Camellias in bloom in the Pazo de Oca.
E CUIÑA

With a belly full of cocido, the next stage of the route is a great opportunity to get in some walking and enjoy the fresh air. Pazo de Oca country house, in A Estrada, boasts one of the most beautiful gardens in Galicia, which is also at its best until around Easter time. More than 500 varieties of camellia give both shape and colour to an estate that takes visitors back to the golden age of palaces.

Trees dating back to the 19th century, hedges up to 300 metres long, mazes of plants, fountains, a duck pond, and much more besides. All in and around a baroque pazo (country house) that perfectly represents the style of Galician palaces of the era.

Pico Sacro, in Boqueixón

Views of Pico Sacro, in Boqueixón, on a foggy day.
XOAN A. SOLER

Before you reach Santiago de Compostela, there is a wonderful location from where you can glimpse, for the first time on the route, the cathedral of Santiago, while also taking in the Ulla valley.

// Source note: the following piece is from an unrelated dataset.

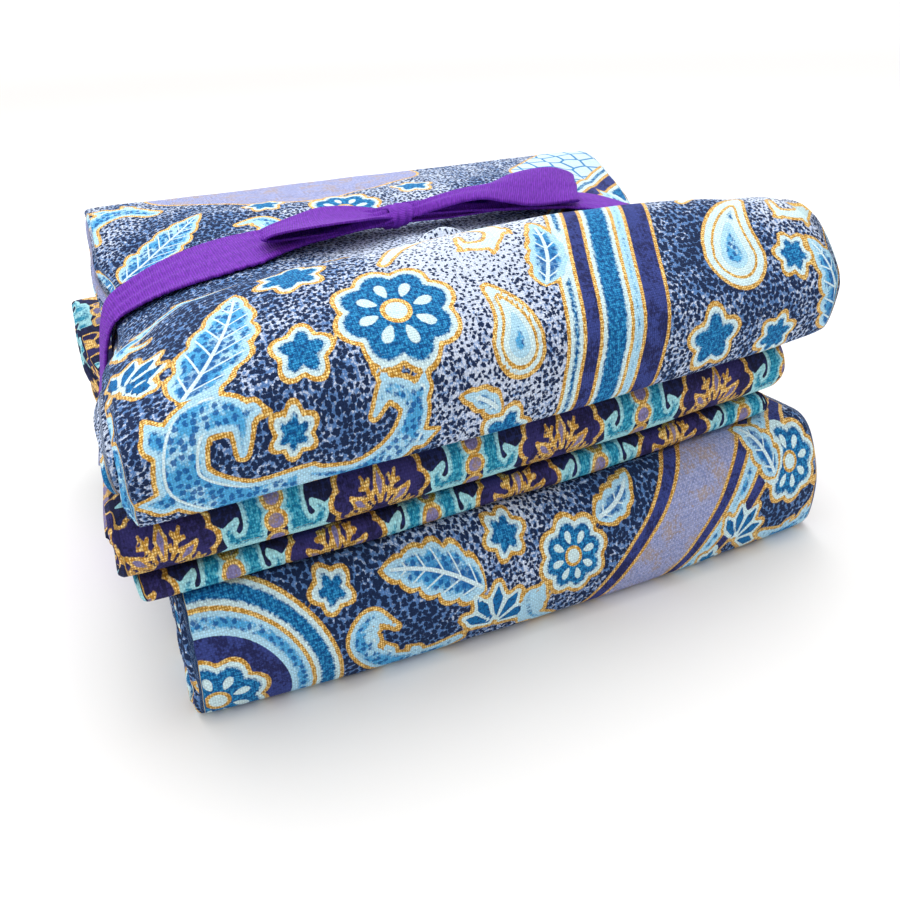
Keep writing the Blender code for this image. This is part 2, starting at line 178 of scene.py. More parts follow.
meshing = {
    "fineAcross": {"packet_bottom": 214, "packet_middle": 330, "packet_top": 214},  # points over the width
    "plainAcross": 60,
    "fineSpacing": 0.9,  # rows closer than this are fine
    "edgeLobes": 2,  # ply bundles that show in one layer's side end
    "lobeSteps": 6,
    "edgeRound": 0.75,  # side ends bulge by this share of half the layer
    "edgeGroove": 0.55,
    "edgeWander": 0.9,
    "edgeSag": (0.12, 70),  # the face drops a little at its side edges
    "lobePrint": (9, 23, 4, 11),  # print at the ends: from the edge, per ply bundle, across it, and along
    "uneven": ((0.22, 34), (0.08, 9)),  # height and length of the broad and the fine waves of the cloth
}

# Creases: from (x, along) to (x, along), width and height of the ridge or trough. Along is measured over
# the cloth from the packet's bottom front fold, up the front and over the top.
creases = {
    "packet_top": [
        (-67, 60, -63, 31, 2.4, -0.9), (-60, 61, -53, 35, 2.6, 0.6),
        (-48, 62, -40, 40, 3.4, -0.5), (-70, 26, -46, 20, 4, -0.5),
        (-10, 60, 3, 60.6, 1.9, 3.2), (66.6, 3, 67.6, 52, 2.4, -1.3),
        (3, 58, 26, 57, 3, 0.6), (22, 62, 30, 48, 4, -0.5),
        (58, 60, 52, 34, 3.2, -0.8), (64, 58, 61, 36, 2.4, 0.5),
        (-30, 7, 34, 10, 4.5, -0.45), (36, 20, 62, 14, 5, -0.5),
        (-64, 93, -57, 122, 2.8, -0.8), (-48, 93, -44, 112, 3.2, 0.4),
        (60, 93, 53, 124, 3, -0.9), (-10, 94, -14, 112, 4, -0.35),
        (-66, 112, 60, 114, 2.2, -0.35),
    ],
    "packet_bottom": [
        (-66, 16, -30, 13, 3, -0.45), (-20, 19, 22, 12, 3.4, -0.6),
        (30, 16, 60, 20, 3, -0.4), (8, 4, 40, 6.5, 2.6, 0.3),
    ],
    "packet_middle": [
        (-60, 6, -36, 7.5, 1.8, -0.4), (-10, 6, 20, 8, 2, -0.4),
        (34, 5, 52, 7, 1.8, -0.35),
    ],
}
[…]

To get there you will need to climb a mountain, though it’s definitely worth the effort. The solitary Pico Sacro peak, located in Boqueixón, is a key stopping point for pilgrims on the Winter Way or the Silver Way (Vía de la Plata) because of its mysterious pyramid shape.

Like all those Galician locations that remain shrouded in mystery, Pico Sacro comes with its own legends. One such legend would have it that a dragon lives there, inside a cave. Do you dare to find out?